# Your goal
Copy out all of the material exactly.
··········
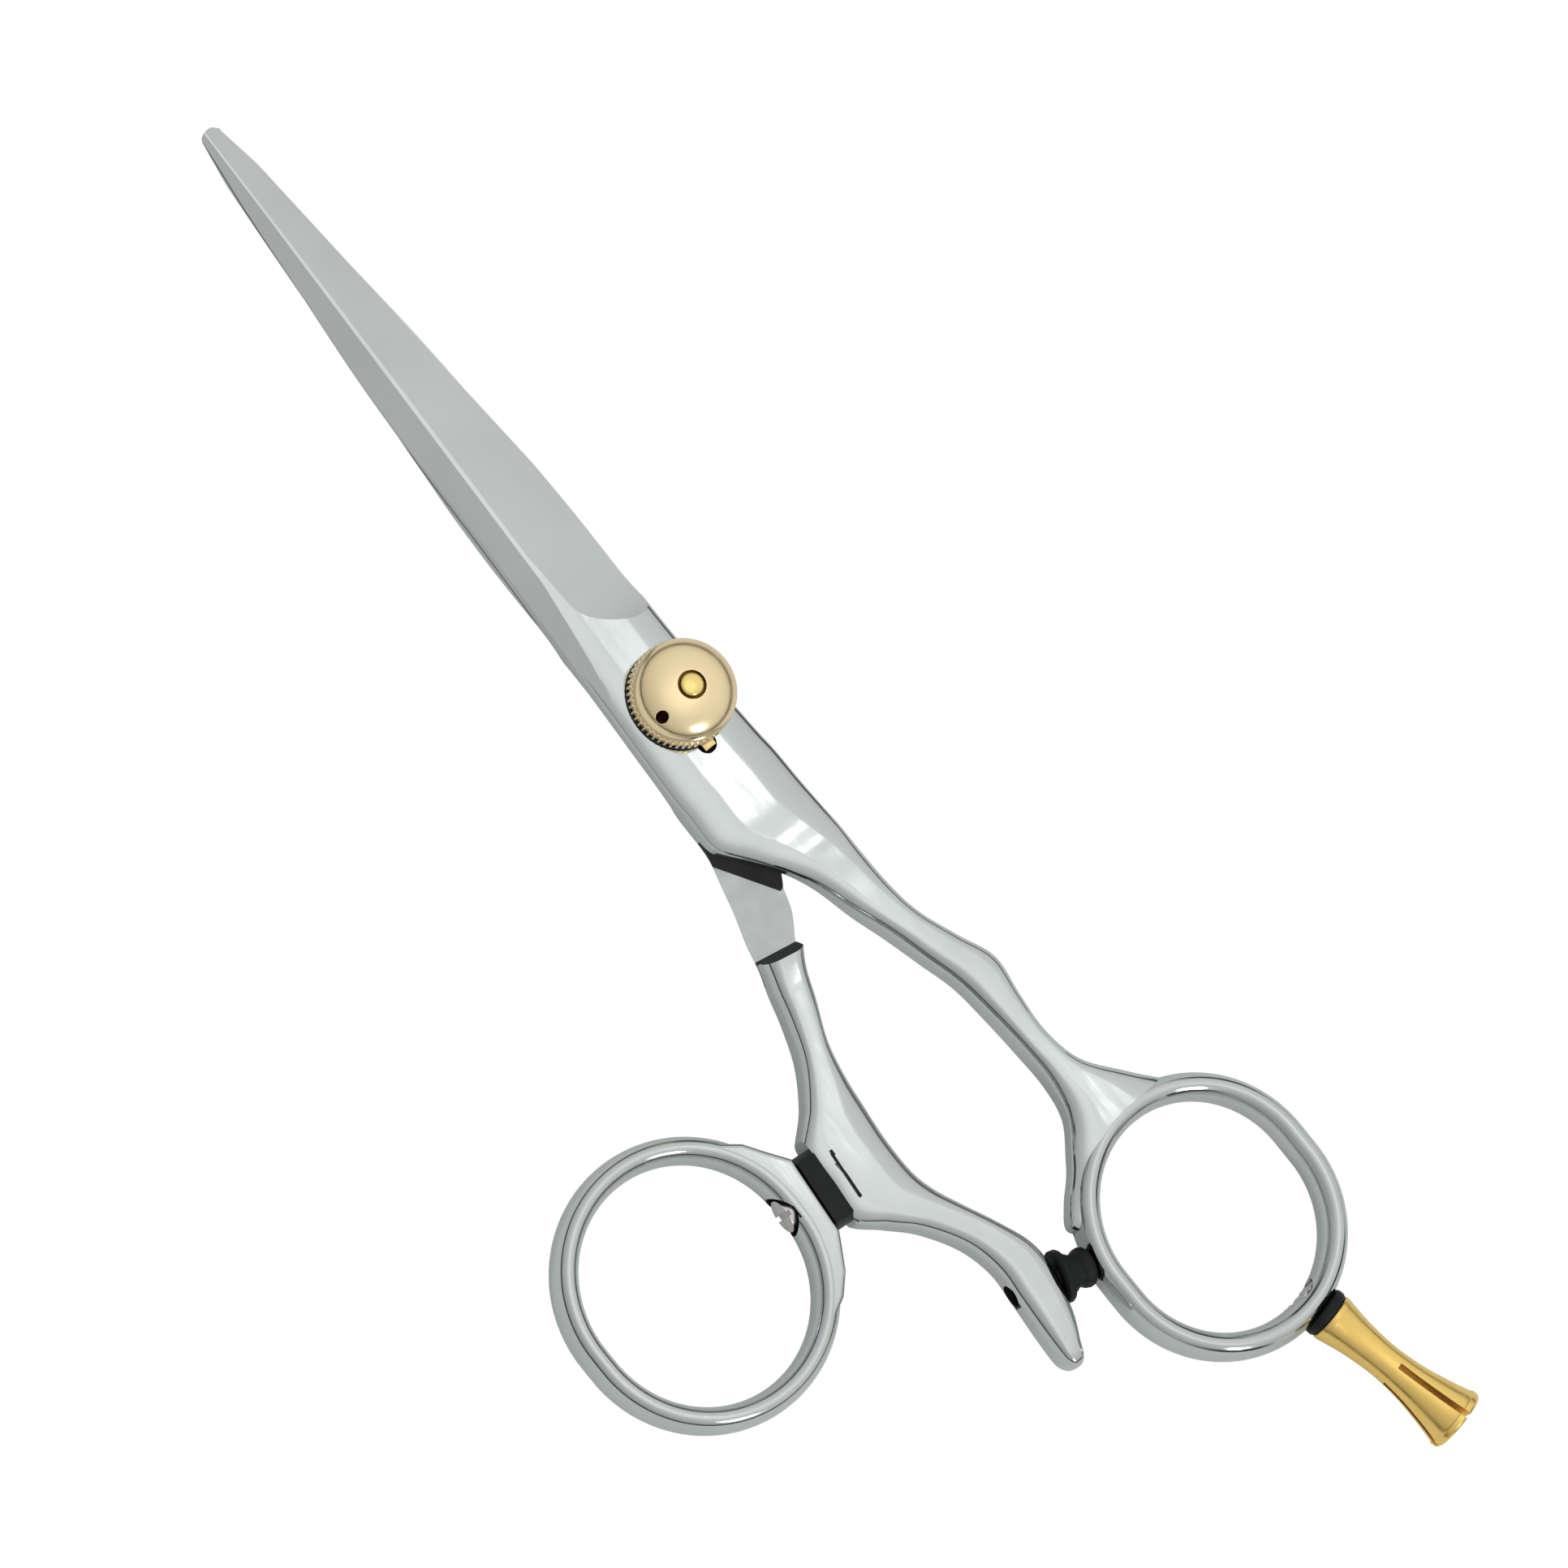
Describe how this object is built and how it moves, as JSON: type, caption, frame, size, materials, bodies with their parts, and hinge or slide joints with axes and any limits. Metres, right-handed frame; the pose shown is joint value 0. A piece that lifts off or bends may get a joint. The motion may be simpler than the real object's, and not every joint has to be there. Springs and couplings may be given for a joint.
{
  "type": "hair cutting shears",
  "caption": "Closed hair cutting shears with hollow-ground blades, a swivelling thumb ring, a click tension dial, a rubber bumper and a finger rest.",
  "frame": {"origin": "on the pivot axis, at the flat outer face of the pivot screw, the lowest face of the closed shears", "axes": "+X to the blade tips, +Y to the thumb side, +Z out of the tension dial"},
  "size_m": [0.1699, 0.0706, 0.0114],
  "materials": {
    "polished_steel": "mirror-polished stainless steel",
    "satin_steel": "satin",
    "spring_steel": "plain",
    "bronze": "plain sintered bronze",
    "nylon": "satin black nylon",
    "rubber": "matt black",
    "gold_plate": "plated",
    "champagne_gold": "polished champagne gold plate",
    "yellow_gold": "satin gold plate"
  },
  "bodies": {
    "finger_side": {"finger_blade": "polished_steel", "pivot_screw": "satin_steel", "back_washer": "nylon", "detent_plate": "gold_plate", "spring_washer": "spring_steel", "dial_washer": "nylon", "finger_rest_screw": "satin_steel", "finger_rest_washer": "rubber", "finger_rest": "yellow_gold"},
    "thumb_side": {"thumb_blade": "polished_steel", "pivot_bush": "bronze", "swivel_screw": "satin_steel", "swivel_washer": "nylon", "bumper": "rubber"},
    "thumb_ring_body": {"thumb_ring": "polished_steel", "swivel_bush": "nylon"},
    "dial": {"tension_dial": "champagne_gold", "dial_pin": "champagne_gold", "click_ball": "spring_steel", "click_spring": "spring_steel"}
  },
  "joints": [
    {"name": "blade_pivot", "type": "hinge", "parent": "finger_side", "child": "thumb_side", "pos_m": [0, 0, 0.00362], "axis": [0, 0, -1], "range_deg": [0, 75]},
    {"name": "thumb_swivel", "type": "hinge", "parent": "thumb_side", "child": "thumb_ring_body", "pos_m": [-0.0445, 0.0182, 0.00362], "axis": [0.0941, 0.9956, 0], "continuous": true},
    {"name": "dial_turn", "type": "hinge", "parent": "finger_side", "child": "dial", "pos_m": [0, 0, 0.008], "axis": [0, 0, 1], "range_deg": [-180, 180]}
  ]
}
··········
# Response below
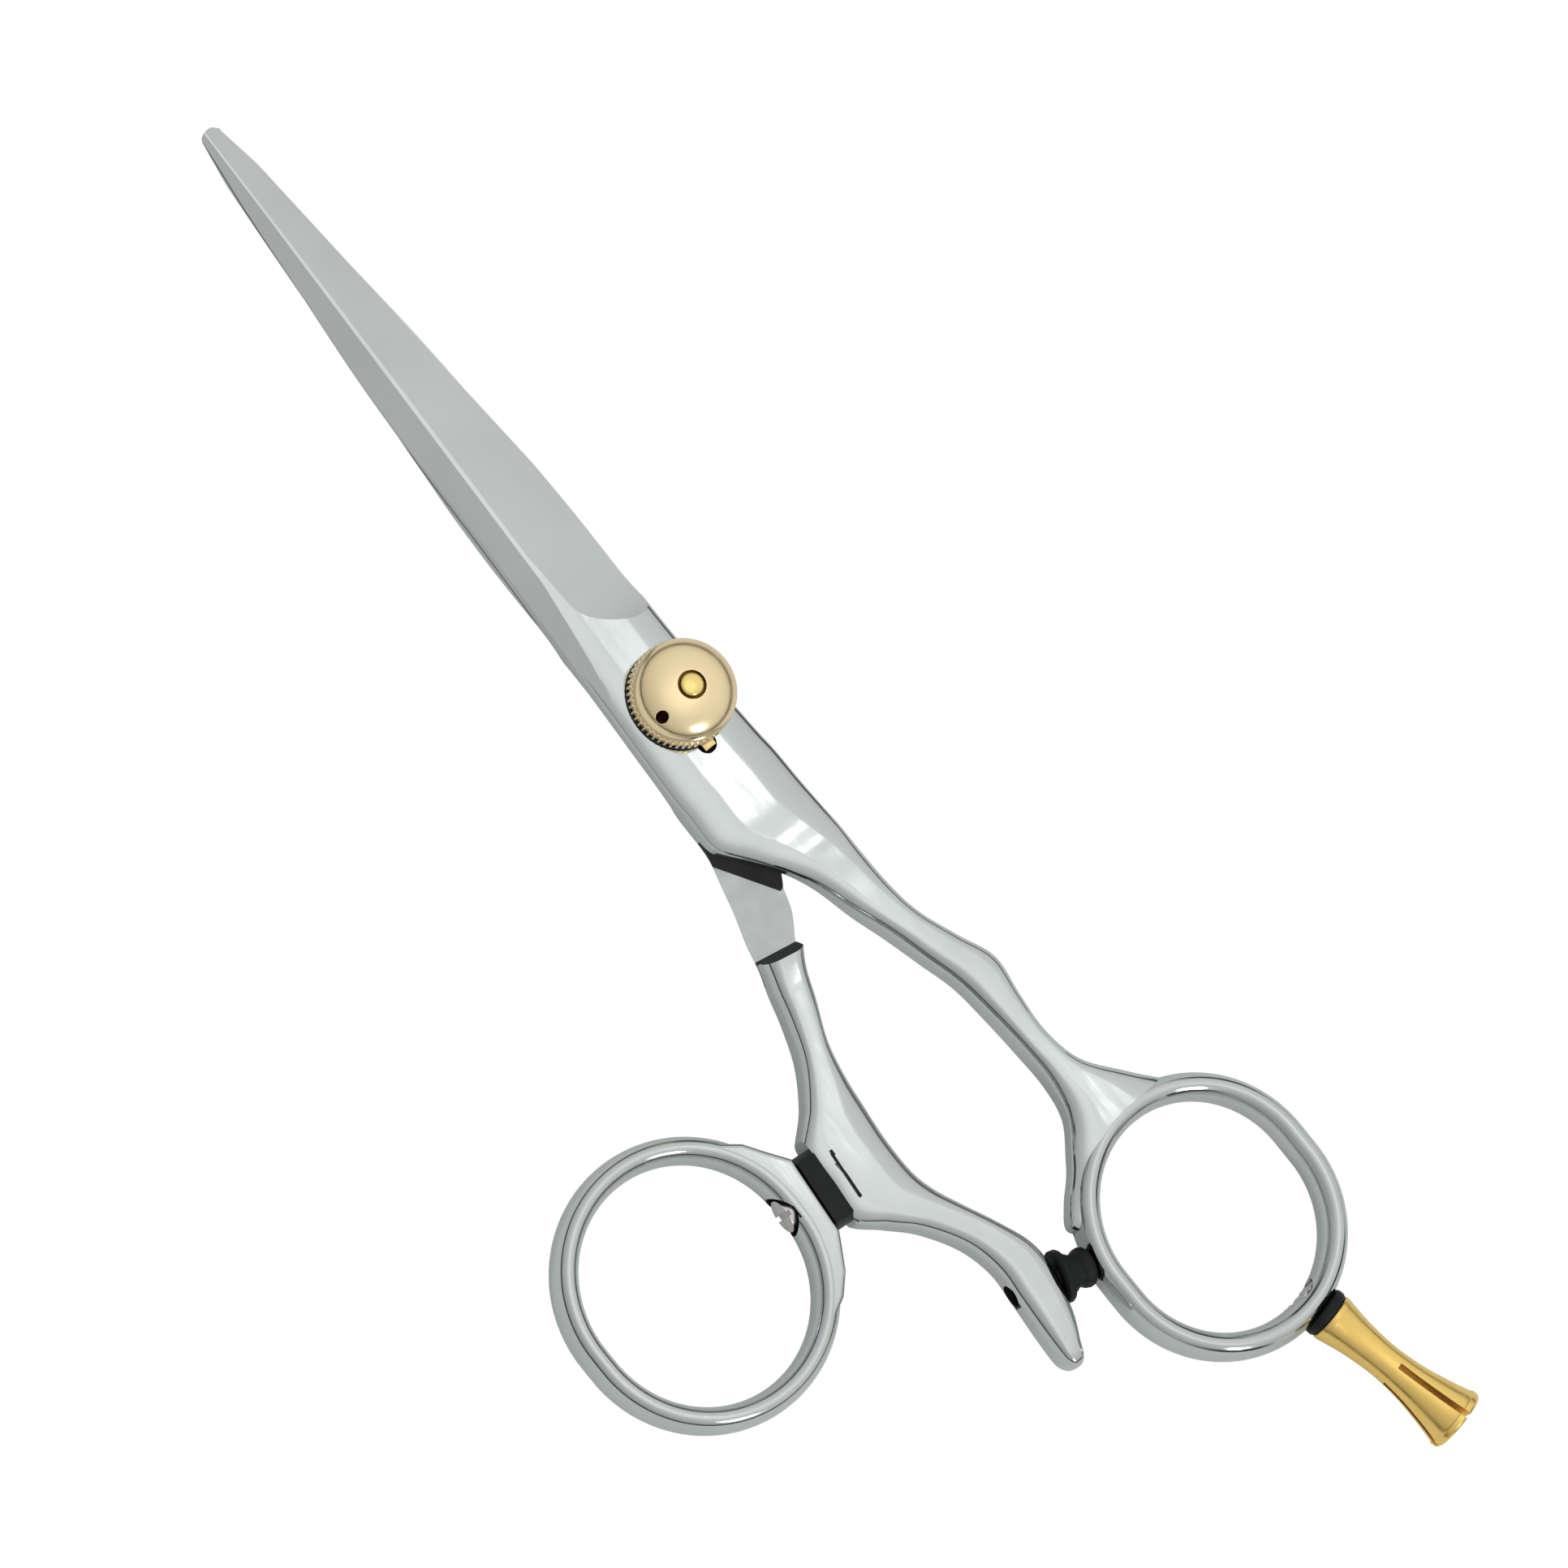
Describe how this object is built and how it moves, as JSON: type, caption, frame, size, materials, bodies with their parts, and hinge or slide joints with axes and any limits. Metres, right-handed frame; the pose shown is joint value 0. A piece that lifts off or bends may get a joint. The motion may be simpler than the real object's, and not every joint has to be there. Springs and couplings may be given for a joint.
{
  "type": "hair cutting shears",
  "caption": "Closed hair cutting shears with hollow-ground blades, a swivelling thumb ring, a click tension dial, a rubber bumper and a finger rest.",
  "frame": {"origin": "on the pivot axis, at the flat outer face of the pivot screw, the lowest face of the closed shears", "axes": "+X to the blade tips, +Y to the thumb side, +Z out of the tension dial"},
  "size_m": [0.1699, 0.0706, 0.0114],
  "materials": {
    "polished_steel": "mirror-polished stainless steel",
    "satin_steel": "satin",
    "spring_steel": "plain",
    "bronze": "plain sintered bronze",
    "nylon": "satin black nylon",
    "rubber": "matt black",
    "gold_plate": "plated",
    "champagne_gold": "polished champagne gold plate",
    "yellow_gold": "satin gold plate"
  },
  "bodies": {
    "finger_side": {"finger_blade": "polished_steel", "pivot_screw": "satin_steel", "back_washer": "nylon", "detent_plate": "gold_plate", "spring_washer": "spring_steel", "dial_washer": "nylon", "finger_rest_screw": "satin_steel", "finger_rest_washer": "rubber", "finger_rest": "yellow_gold"},
    "thumb_side": {"thumb_blade": "polished_steel", "pivot_bush": "bronze", "swivel_screw": "satin_steel", "swivel_washer": "nylon", "bumper": "rubber"},
    "thumb_ring_body": {"thumb_ring": "polished_steel", "swivel_bush": "nylon"},
    "dial": {"tension_dial": "champagne_gold", "dial_pin": "champagne_gold", "click_ball": "spring_steel", "click_spring": "spring_steel"}
  },
  "joints": [
    {"name": "blade_pivot", "type": "hinge", "parent": "finger_side", "child": "thumb_side", "pos_m": [0, 0, 0.00362], "axis": [0, 0, -1], "range_deg": [0, 75]},
    {"name": "thumb_swivel", "type": "hinge", "parent": "thumb_side", "child": "thumb_ring_body", "pos_m": [-0.0445, 0.0182, 0.00362], "axis": [0.0941, 0.9956, 0], "continuous": true},
    {"name": "dial_turn", "type": "hinge", "parent": "finger_side", "child": "dial", "pos_m": [0, 0, 0.008], "axis": [0, 0, 1], "range_deg": [-180, 180]}
  ]
}